On the issue of "Permanente Residente" / old "Inmigrado", the new law’s Transitorio section reads: (After Article 162) "Transitorios, Sexto: VI. Los extranjeros que hayan obtenido la calidad migratoria de inmigrado, se equipararán al Residente permanente."

This translates to: "VI. Foreigners who have obtained the immigration status of inmigrado, are deemed equivalent to Permanent Resident status."

Continuing on the issue of "Permanente Residente" / and some "No Inmigrantes" (some of the old FM3's), the new law reads: After Article 162: "Transitorios, Sexto: IV. Los extranjeros que hayan obtenido la calidad migratoria de No inmigrante, dentro las características de asilado político y refugiado, se equipararán al Residente permanente;

This translates to: "IV. Foreigners who have obtained the immigration status of "No inmigrante" (old FM3), who meet the characteristics of political asylum and refugees, are deemed equivalent to Permanent Resident status."
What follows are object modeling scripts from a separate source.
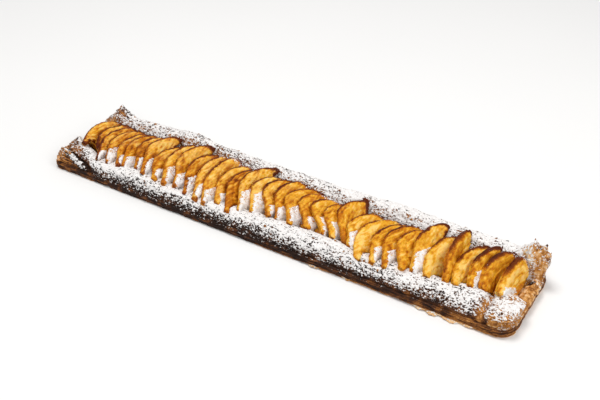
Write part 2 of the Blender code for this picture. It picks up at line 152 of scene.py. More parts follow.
def layered_noise(points, size, seed, layers):
    """Noise with finer layers on it, each half the size and half the weight of the one before."""
    total = np.zeros(len(points))
    weights = 0.0
    for layer in range(layers):
        weight = 0.5**layer
        total += weight * noise(points, np.asarray(size) / 2**layer, seed + OCTAVE_SEEDS * layer)
        weights += weight
    return total / weights


def line_noise(places, size, seed):
    """Noise along a line."""
    nothing = np.zeros(len(places))
    return noise(np.column_stack([places, nothing, nothing]), size, seed)


def even_share(values):
    """The rank of each value from 0 to 1, so that a threshold keeps an exact share of them."""
    order = np.argsort(np.argsort(values))
    return order / max(1, len(values) - 1)


# ---- meshes ----
def vectors(items, key):
    """The three numbers of every item, as one row each."""
    numbers = np.empty(len(items) * 3, np.float32)
    items.foreach_get(key, numbers)
    return numbers.reshape(-1, 3).astype(float)


def points_of(mesh):
    return vectors(mesh.vertices, "co")


def normals_of(mesh):
    return vectors(mesh.vertex_normals, "vector")


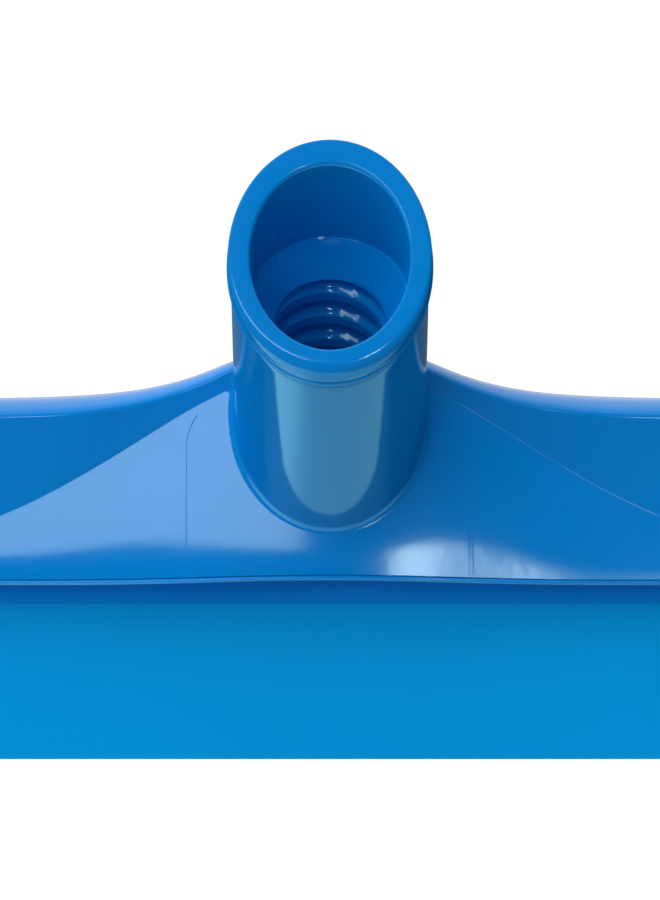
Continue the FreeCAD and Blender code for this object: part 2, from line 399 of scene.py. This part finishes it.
def ring(radius, depth):
    """Points around the axis; radius and depth may be one number or one for each angle."""
    angle = around()
    radius = np.broadcast_to(radius, angle.shape)
    depth = np.broadcast_to(depth, angle.shape)
    side = np.cos(angle)[:, None] * ACROSS + np.sin(angle)[:, None] * FORWARD
    return MOUTH + depth[:, None] * AXIS + radius[:, None] * side


def mouth_depth(radius, below):
    """Depth of a ring that lies parallel to the mouth's sloping plane, some way below it."""
    return -MOUTH_SLOPE * radius * np.sin(around()) - below


def thread_shape(phase):
    """0 on the thread's ridge and 1 in its groove, with soft flanks."""
    away = np.abs((phase + 0.5) % 1.0 - 0.5)
    u = np.clip((away - THREAD_CREST) / THREAD_FLANK, 0.0, 1.0)
    return 1.0 - u * u * (3 - 2 * u)


def thread_ring(depth):
    """One ring of the threaded wall, whose groove fades out towards both ends."""
    turns = (depth + THREAD_DEPTH) / THREAD_PITCH - THREAD_PHASE + around() / (2 * math.pi)
    fade_in = (-depth - CONE_DEPTH) / THREAD_FADE_IN
    fade_out = (depth + THREAD_DEPTH) / THREAD_FADE_OUT
    lead = min(fade_in, fade_out, 1.0)
    return ring(THREAD_RADIUS + THREAD_HEIGHT * max(lead, 0.0) * thread_shape(turns), depth)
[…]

Going to the issue of "Temporal Residente" / some "Inmigrantes" (some old FM2s, including "Rentista"), the new law reads: After Article 162: "Transitorios, Sexto: V. Los extranjeros que hayan obtenido la calidad migratoria de Inmigrante, dentro las características de rentista, inversionista, profesional, cargo de confianza, científico, técnico, familiar, artista y deportista o asimilados, se equipararán al Residente temporal,"
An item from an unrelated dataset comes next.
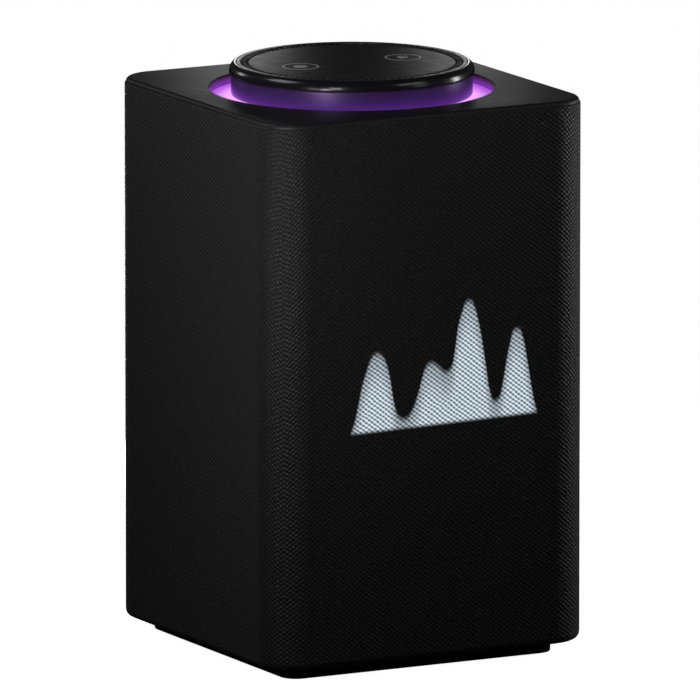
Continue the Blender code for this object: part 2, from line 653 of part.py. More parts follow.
def make_ports():
    low_y, high_y = PORT_PANEL_Y
    half_x, half_z = PORT_PANEL_HALF
    panel = box("port_panel", "black_plastic", (-half_x, low_y, PORT_Z - half_z),
                (half_x, high_y, PORT_Z + half_z))
    start, face = BOARD_Y[1] + GAP, high_y - 0.6
    power_x, video_x, network_x, audio_x = -27.0, -11.0, 10.0, 27.0

    holes = bmesh.new()
    cylinder_into(holes, 5.0 + GAP, (power_x, high_y, PORT_Z), 20, 20, ALONG_Y)
    cylinder_into(holes, 3.8 + GAP, (audio_x, high_y, PORT_Z), 20, 20, ALONG_Y)
    video_half, network_half = (8.4, 3.7), (8.2, 7.2)
    for x, (across, up) in ((video_x, video_half), (network_x, network_half)):
        box_into(holes, (x - across - GAP, low_y - 5, PORT_Z - up - GAP),
                 (x + across + GAP, high_y + 5, PORT_Z + up + GAP))
    boolean(panel, add_cutter("panel_holes", holes))

    length = face - start
    turned("power_jack", "black_plastic",
           [(0, -2), (1.0, -2), (1.0, -10), (3.0, -10), (3.0, 0), (5.0, 0), (5.0, -length), (0, -length)],
           steps=16, location=(power_x, face, PORT_Z), turn=REAR_TURN)
    turned("audio_jack", "black_plastic",
           [(0, -13), (1.8, -13), (1.8, 0), (3.8, 0), (3.8, -length), (0, -length)],
           steps=20, location=(audio_x, face, PORT_Z), turn=REAR_TURN)

    def socket(name, x, outside, inside, depth):
        across, up = outside
        shell = box(name, "steel", (x - across, start, PORT_Z - up), (x + across, face, PORT_Z + up))
        cavity = bmesh.new()
        across, up = inside
        box_into(cavity, (x - across, face - depth, PORT_Z - up), (x + across, face + 5, PORT_Z + up))
        boolean(shell, add_cutter(f"{name}_cavity", cavity))
        return shell

    video = socket("video_socket", video_x, video_half, (7.2, 2.5), 11.0)
    tongue = bmesh.new()
    box_into(tongue, (video_x - 6.0, face - 13, PORT_Z - 0.4), (video_x + 6.0, face - 1.5, PORT_Z + 0.4))
    boolean(video, add_cutter("video_tongue", tongue), "UNION")
    socket("network_socket", network_x, network_half, (6.0, 4.2), 13.0)


make_base()
make_column()
make_cabinet()
make_woofer()
make_small_drivers()
make_radiators()
make_display()
make_top()
make_ring()
make_controls()
make_electronics()
make_ports()
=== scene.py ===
import json
import math

import bmesh
import bpy
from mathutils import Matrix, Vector


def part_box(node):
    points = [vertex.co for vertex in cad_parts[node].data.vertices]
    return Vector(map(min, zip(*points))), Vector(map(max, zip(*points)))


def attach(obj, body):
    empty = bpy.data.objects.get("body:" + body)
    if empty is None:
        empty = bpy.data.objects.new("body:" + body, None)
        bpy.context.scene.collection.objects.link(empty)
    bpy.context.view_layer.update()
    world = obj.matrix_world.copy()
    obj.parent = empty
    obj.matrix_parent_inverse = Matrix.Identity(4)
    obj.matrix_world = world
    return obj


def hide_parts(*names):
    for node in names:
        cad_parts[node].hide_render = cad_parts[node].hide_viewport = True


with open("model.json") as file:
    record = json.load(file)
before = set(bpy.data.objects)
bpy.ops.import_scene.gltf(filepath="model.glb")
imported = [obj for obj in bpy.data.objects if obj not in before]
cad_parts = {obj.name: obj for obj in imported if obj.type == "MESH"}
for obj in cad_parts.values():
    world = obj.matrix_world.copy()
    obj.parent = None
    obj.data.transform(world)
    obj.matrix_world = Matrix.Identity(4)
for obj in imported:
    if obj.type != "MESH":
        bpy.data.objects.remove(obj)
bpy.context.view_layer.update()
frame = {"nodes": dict(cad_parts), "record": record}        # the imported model, which nothing here moves
mm = 0.001
print("frame loaded:", len(frame["nodes"]), "parts")


# small helpers for modelling

def deselectAll():
    if bpy.context.object and bpy.context.object.mode != "OBJECT":
        bpy.ops.object.mode_set(mode="OBJECT")
    bpy.ops.object.select_all(action="DESELECT")


def choose(piece):
    deselectAll()
    piece.select_set(True)
    bpy.context.view_layer.objects.active = piece


def startEdit(piece):
    choose(piece)
    bpy.ops.object.mode_set(mode="EDIT")
    bpy.ops.mesh.select_all(action="DESELECT")


def endEdit():
    bpy.ops.object.mode_set(mode="OBJECT")


def runsAlong(edge, axis):
    return abs((edge.verts[0].co - edge.verts[1].co).normalized()[axis]) > 0.99


def pick(piece, kind, test):
    # selects the faces or edges that pass the test, in edit mode
    bpy.ops.mesh.select_mode(type=kind)
    bpy.ops.mesh.select_all(action="DESELECT")
    mesh = bmesh.from_edit_mesh(piece.data)
    mesh.normal_update()
    found = [item for item in (mesh.faces if kind == "FACE" else mesh.edges) if test(item)]
    for item in found:
        item.select_set(True)
    bmesh.update_edit_mesh(piece.data)
    return len(found)


def applyPlace(piece):
    choose(piece)
    bpy.ops.object.transform_apply(location=True, rotation=True, scale=True)


def applyModifier(piece, kind, **settings):
    choose(piece)
    modifier = piece.modifiers.new(kind.title(), kind)
    for name, value in settings.items():
        setattr(modifier, name, value)
    bpy.ops.object.modifier_apply(modifier=modifier.name)


def addBox(low, high):
    deselectAll()
    low, high = Vector(low), Vector(high)
    bpy.ops.mesh.primitive_cube_add(size=1, location=(low + high) / 2)
    piece = bpy.context.object
    piece.scale = high - low
    applyPlace(piece)
    return piece


def addRod(radius, low, high, centre=(0, 0), sides=64, axis="Z"):
    # a round bar along Z, or along Y where centre is then x and z
    deselectAll()
    middle, turn = (centre[0], centre[1], (low + high) / 2), (0, 0, 0)
    if axis == "Y":
        middle, turn = (centre[0], (low + high) / 2, centre[1]), (math.pi / 2, 0, 0)
    bpy.ops.mesh.primitive_cylinder_add(vertices=sides, radius=radius, depth=high - low,
                                        location=middle, rotation=turn)
    piece = bpy.context.object
    applyPlace(piece)
    return piece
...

This translates to: "V. Foreigners who have obtained the immigration status of Inmigrante (old FM2), who meet the characteristics Rentista (financier), investor, professional position of trust, scientific, technical, family, artist, sports athlete or similar, be equated to Temporary Resident status. Note that Inmigrante Rentista, Inmigrante Cientifico, etc have special legal meanings as, typically people who are not working, or are working as unpaid professionals."

These refined sub-categories and definitions make some sense, and offer some continuity with past categories and more definitions within the new law.

This article is meant as a public service announcement, not as legal advice, and this article will be updated as understandings and interpretations of the new law develop.